Federal prosecutors are investigating compliance lapses at financial technology firm Block, which was launched by Twitter co-founder Jack Dorsey. A former employee provided prosecutors with documents that show insufficient information collection from customers at Block’s units, Square and Cash App. The documents also reveal transactions involving countries subject to economic sanctions, as well as cryptocurrency transactions for terrorist groups. Many of these transactions were not reported to the government as required. The former employee alleges that company processes were not corrected when breaches were identified.

The former employee and another source with knowledge of Block’s monitoring programs described widespread compliance issues within the company. Documents provided to NBC News detailed transactions with entities in sanctioned countries, failures to conduct customer due diligence, and deficiencies in monitoring suspicious activities and screening for sanctions violations. The former employee reported findings from an outside consultant hired by Block, which identified almost 50 deficiencies in the monitoring systems. Block defended its compliance program, stating that it includes systems, tools, and processes for sanctions screening, as well as investigating and reporting on sanctions issues in accordance with regulatory obligations.
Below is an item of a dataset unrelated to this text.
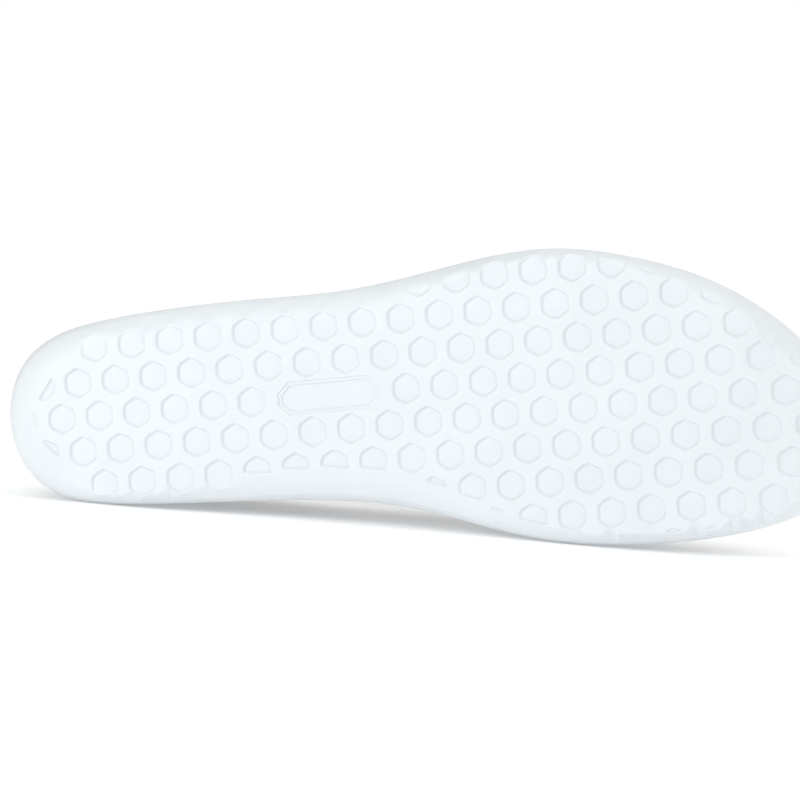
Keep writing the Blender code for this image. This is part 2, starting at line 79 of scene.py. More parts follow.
# Tread pattern
PITCH = 0.012
ROW_ANGLE = -3.78
LATTICE_START = (0.0317, 0.0016)
POCKET_WIDTH = 0.0089
POCKET_CORNER = 0.0028
CUT_CORNER = 0.0006
POCKET_DEPTH = 0.0009
SMALLEST_POCKET = 0.12
SMALLEST_CORNER = 1.0 / 3.0
CUT_PASSES = 4
CUT_TOLERANCE = 0.00003
FLOOR_BLEND = 0.00003
PLAQUE_CELLS = ((5, 0), (6, 0), (7, 0))
PLAQUE_LENGTH = 0.0318
PLAQUE_WIDTH = 0.0101
PLAQUE_CHAMFER = 0.0034
PLAQUE_CORNER = 0.0009
PLAQUE_STEP_DEPTH = 0.00045
HEEL_MOUNT_CELL = (-1, 0)
BALL_MOUNT_CELL = (15, -2)

# Where the long profile turns, as shares of the length
ARCH_START = 0.13
ARCH_END = 0.76
SPRING_START = 0.82
SEAT_END = 0.20
BALL_BED_START = 0.74
THROAT = 0.56
TOE_ROUND_START = 0.80
TOE_ROUND_POWER = 2.4
LEAN_FADE = 0.10
HEEL_CURVE_END = 0.22

# Camera of the photo: angles in degrees, distance, aim, and focal length in millimetres
AZIMUTH = 16.23
ELEVATION = 4.20
ROLL = 3.21
DISTANCE = 1.4
AIM = (-0.0054, -0.04512, 0.03894)
FOCAL_LENGTH = 213.26
SENSOR_WIDTH = 36.0
NEAREST_SEEN = 0.05
FURTHEST_SEEN = 100.0

# Brightness of the surround beside the heel and above, as shares of the rest, and the
# parts of the X and Z directions over which it changes
HEEL_SIDE_LIGHT = 0.02
HEEL_SIDE_FADE = (-0.38, -0.62)
TOP_LIGHT = 1.15
TOP_FADE = (0.20, 0.90)

# Key light, from the left in front, and the floor
KEY_PLACE = (-0.85, -1.05, 0.45)
KEY_AIM = (0.05, 0.0, 0.03)
KEY_SIDE = 0.5
KEY_POWER = 6.6
FLOOR_SIZE = 30.0
FLOOR_GLOW = 0.18

# Mesh fineness
CURVE_STEPS = 60
REAR_STATIONS = 76
FRONT_STATIONS = 70
ROLL_STEPS = 14
UPPER_STRIPS = 40
CORNER_STEPS = 24
LOOP_SPAN = 0.0016
LAND_CLEARANCE = 0.0005
LAND_SHARES = (0.0, 0.18, 0.36, 0.54, 0.70)
MERGE_DISTANCE = 0.00002
SMOOTH_ANGLE = 50.0
QUARTER_TURN = np.radians([0.0, 22.5, 45.0, 67.5, 90.0])
POINTS_AT_ONCE = 2000
NO_LENGTH = 1e-9
NO_AREA = 1e-8

# Outline of the sole and the width of its rounded edge. The station is a share of the
# length, everything else a share of the ball width.
SoleRow = namedtuple("SoleRow", "station lateral medial lateral_roll medial_roll")
HEEL_TIP = SoleRow(0.0, -0.020, 0.020, 0.160, 0.160)
TOE_TIP = SoleRow(1.0, -0.140, 0.140, 0.070, 0.070)
SOLE_ROWS = (
    SoleRow(0.019, 0.175, 0.196, 0.165, 0.150),
    SoleRow(0.057, 0.264, 0.287, 0.138, 0.104),
    SoleRow(0.108, 0.310, 0.322, 0.098, 0.058),
    SoleRow(0.204, 0.351, 0.327, 0.085, 0.040),
    SoleRow(0.300, 0.375, 0.322, 0.080, 0.090),
    SoleRow(0.395, 0.394, 0.325, 0.090, 0.115),
    SoleRow(0.494, 0.446, 0.363, 0.090, 0.125),
    SoleRow(0.585, 0.502, 0.436, 0.050, 0.085),
    SoleRow(0.662, 0.518, 0.479, 0.035, 0.050),
    SoleRow(0.745, 0.482, 0.488, 0.035, 0.040),
    SoleRow(0.840, 0.388, 0.465, 0.055, 0.036),
    SoleRow(0.928, 0.202, 0.393, 0.070, 0.042),
    SoleRow(0.977, 0.020, 0.285, 0.070, 0.060),
)

# Share of the rounded edge that the tread pattern may run out over. On the lateral side
# the roll cuts the pockets off by itself.
RunOut = namedtuple("RunOut", "station lateral medial")
RUN_OUT_ROWS = (
    RunOut(0.000, 0.46, 0.46),
    RunOut(0.004, 0.08, 0.24),
    RunOut(0.020, 0.20, 0.02),
    RunOut(0.050, 0.25, 0.00),
    RunOut(0.100, 0.60, 0.45),
    RunOut(0.160, 0.66, 0.20),
    RunOut(0.225, 0.66, 0.50),
    RunOut(0.275, 0.66, 0.36),
    RunOut(0.310, 0.66, 0.06),
    RunOut(0.440, 0.66, 0.05),
    RunOut(0.520, 0.66, 0.20),
    RunOut(0.600, 0.66, 0.22),
    RunOut(0.660, 0.66, 0.02),
    RunOut(0.770, 0.66, 0.05),
    RunOut(0.810, 0.66, 0.30),
    RunOut(1.00, 0.66, 0.50),
)
TREAD_EDGE = 0.80
EDGE_CREASE = 0.10
SIDE_WALL_SHARES = (0.2, 0.4, 0.6, 0.8)
SIDE_WALL_BOW = 1.5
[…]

Cash App, a popular mobile payment platform owned by Block, allows users to send and receive money, buy stocks, and purchase Bitcoin. The company stated that it has a responsible and extensive compliance program, and it regularly updates its practices to meet emerging threats. However, the former employee disputed the company’s claim that thousands of transactions were voluntarily reported to the Office of Foreign Assets Control (OFAC), which enforces economic sanctions. The investigation has also revealed compliance issues at Square, a financial services platform used by millions of merchants.

In recent months, Block has experienced the unexpected departures of two directors, Lawrence Summers and Sharon Rothstein. Summers, a former U.S. treasury secretary, resigned from the board in February, while Rothstein announced she would not stand for re-election at the company’s annual meeting in June. The company stated that their departures were not due to disagreements on operations, policies, or practices. Both directors were informed of extensive compliance lapses within the company, according to the former employee. Block has previously encountered regulatory difficulties, including fines for violations of money laundering and terrorism financing laws.

Cash App utilizes external banking partners to conduct various services, including Sutton Bank, which issues prepaid Visa debit cards for users. The FDIC recently settled a consent order with Sutton Bank, citing “unsafe or unsound banking practices and violations of law or regulation” related to the Bank Secrecy Act. The order required Sutton to enhance its anti-money laundering and terrorism financing program and ensure compliance with customer identification requirements. While the order did not specifically name Cash App, Sutton is its largest third-party partner. Sutton Bank stated that the consent order settled longstanding issues concerning anti-money laundering controls prior to the bank’s restructuring of its program in 2023. Block indicated that the consent order was unlikely to impact its ongoing business relationship with Sutton Bank.